What permissions do I need for a Web site to allow Comments without entirely disabling security?

  • February 26, 2010
  • 1 reply
  • 1742 views

Yeah, it's me again... You can definitely tell I'm a total newbie with lots of questions!

I have begun investigating how I would use AIRHelp's Commenting functionality in a real-world environment where my company has worldwide customers who might use this tool. I have started discussing with my IT guy how to set this up, and he was wondering what permissions must be set on the directory where comments are stored without leaving security entirely disabled (meaning, full read and write access)?

Does anyone have any information about that?

Thank you very much in advance!

Most sincerely,

Sammy Spencer

    This topic has been closed for replies.

    1 reply

    Praful_Jain
    Participating Frequently
    February 28, 2010

    Hi Saamy,

    You need to give read and write access to the shared folder location to all the users.

    -Praful

    Known Participant
    March 3, 2010

    Hey, Praful!

    How would the Commenting feature be used on the Internet, though? While I can specify a directory on the corporate Web site to be the Comments repository, I cannot grant all users access rights, since I don't know who all our individual customers are. It seems the only way that the Comments (and perhaps the Auto-Updating feature) would work on the Internet is if there was no security at all on the Comments repository (directory), so any anonymous person can have visibility to the Comments directory.

    I have been able to successfully test both the Commenting and Auto-Updating functions from within our network environment.

    I was talking to my IT guy about how both the Commenting and Auto-Updating functions work. He was concerned that anyone who knew the path to the Commenting directory could dump all kinds of harmful data into that directory if no security was enabled. Furthermore, he wondered whether the Commenting function is even meant to be used over Internet; he thought the way it was set up, it could only be used in a network environment.

    So, I was wondering: Does Adobe have any customers or partners who have successfully distributed AIRhelp to their customers while using the Commenting functionality over Internet? If so, how do they configure their AIRhelp settings?

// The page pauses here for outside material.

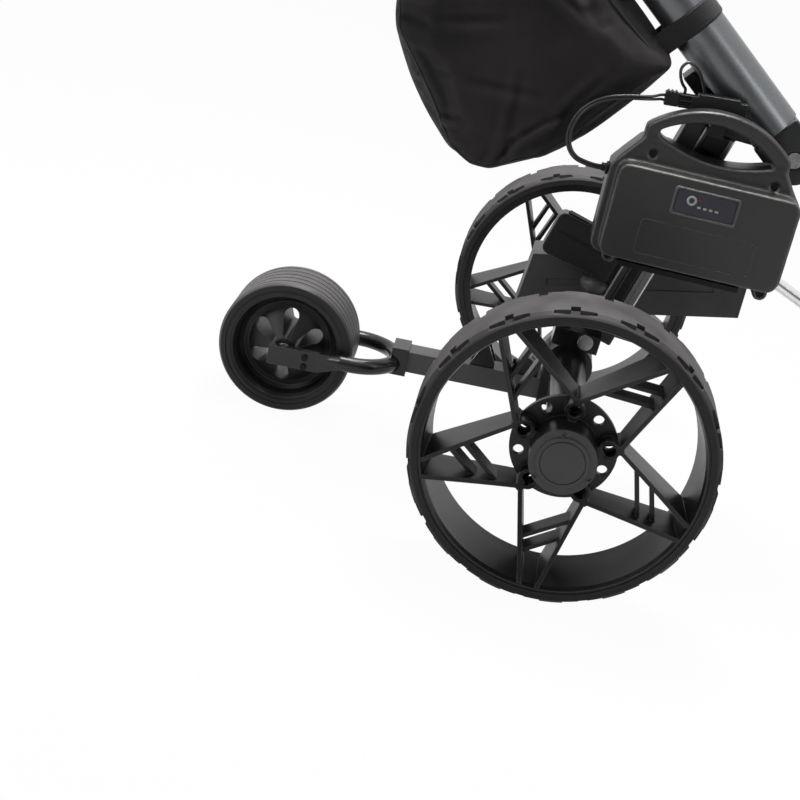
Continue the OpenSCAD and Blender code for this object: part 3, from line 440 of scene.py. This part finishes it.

    I did find this article on Peter Grange's awesome site: http://www.grainge.org/pages/authoring/air/8/airhelp_commenting.pdf. This article specifies how to set up one AIRhelp file to work with any number of companies. If I understand this correctly, each IT guy that works for my customer would need to make a manual revision to their DNS server so as to route that company's comments to a local directory of the same name specified when the AIRhelp file was generated; then, the comments from their employees would be routed through their DNS server to this Comments directory. Aside that I'm not sure whether I could expect most customers to go through that trouble so as to use Commenting to correspond with us, it seems that these comments would only be visible to people working at that company--not to all customers worldwide (or to us, who sell the software). Please correct me if I am not understanding this document correctly, since I'm far from being an IT guy!

    Thank you again for your patience with an AIRhelp newbie!

    Most sincerely,

    Sammy Spencer

    Peter Grainge
    Community Expert
    Community Expert
    March 4, 2010

    The one file works for any number of companies but only within their own intranet. The work involved takes minutes and is nothing compared the rest of the installation. Locally installed AIR help is not designed for use over the internet. For internet use you need browser based AIR help and the commenting feature is not available with that format.